◆ GIVEN MATERIAL ◆
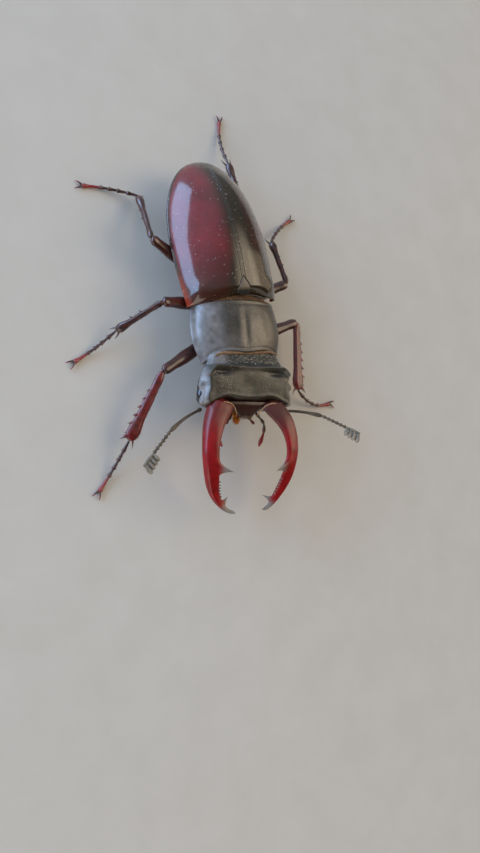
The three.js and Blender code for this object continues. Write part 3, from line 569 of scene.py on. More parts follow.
def shield_half_width(y):
    """Half width of the scutellum at y: a triangle with nearly straight sides, from a quadratic curve."""
    q = np.linspace(0, 1, 60)
    across = (1 - q) ** 2 * SHIELD_HALF + 2 * q * (1 - q) * 0.58 * SHIELD_HALF
    ahead = SHIELD_FRONT + 2 * q * (1 - q) * 0.6 * SHIELD_LENGTH + q**2 * SHIELD_LENGTH
    return np.interp(y, ahead, across, left=SHIELD_HALF, right=0.0)


print("dome, mm wide and high:", 2 * dome_half_width(np.array(WIDEST_AT)), dome_height(np.array(HIGHEST_AT)))

# %% [markdown]
# The rings of an elytron run from the folded edge, round the side margin, over the dome to the suture,
# and back inside. Small features are added along the surface's normal: a bead and a gutter at the side
# margin, a fine line beside the suture, a furrow round the scutellum and a swelling at the shoulder.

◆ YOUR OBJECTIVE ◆
Emit the full listing verbatim.

◆ SOLUTION ◆
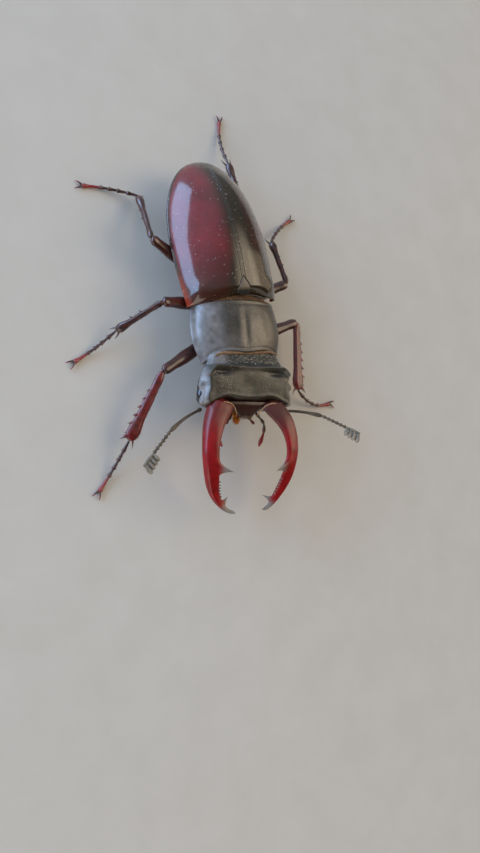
The three.js and Blender code for this object continues. Write part 3, from line 569 of scene.py on. More parts follow.
def shield_half_width(y):
    """Half width of the scutellum at y: a triangle with nearly straight sides, from a quadratic curve."""
    q = np.linspace(0, 1, 60)
    across = (1 - q) ** 2 * SHIELD_HALF + 2 * q * (1 - q) * 0.58 * SHIELD_HALF
    ahead = SHIELD_FRONT + 2 * q * (1 - q) * 0.6 * SHIELD_LENGTH + q**2 * SHIELD_LENGTH
    return np.interp(y, ahead, across, left=SHIELD_HALF, right=0.0)


print("dome, mm wide and high:", 2 * dome_half_width(np.array(WIDEST_AT)), dome_height(np.array(HIGHEST_AT)))

# %% [markdown]
# The rings of an elytron run from the folded edge, round the side margin, over the dome to the suture,
# and back inside. Small features are added along the surface's normal: a bead and a gutter at the side
# margin, a fine line beside the suture, a furrow round the scutellum and a swelling at the shoulder.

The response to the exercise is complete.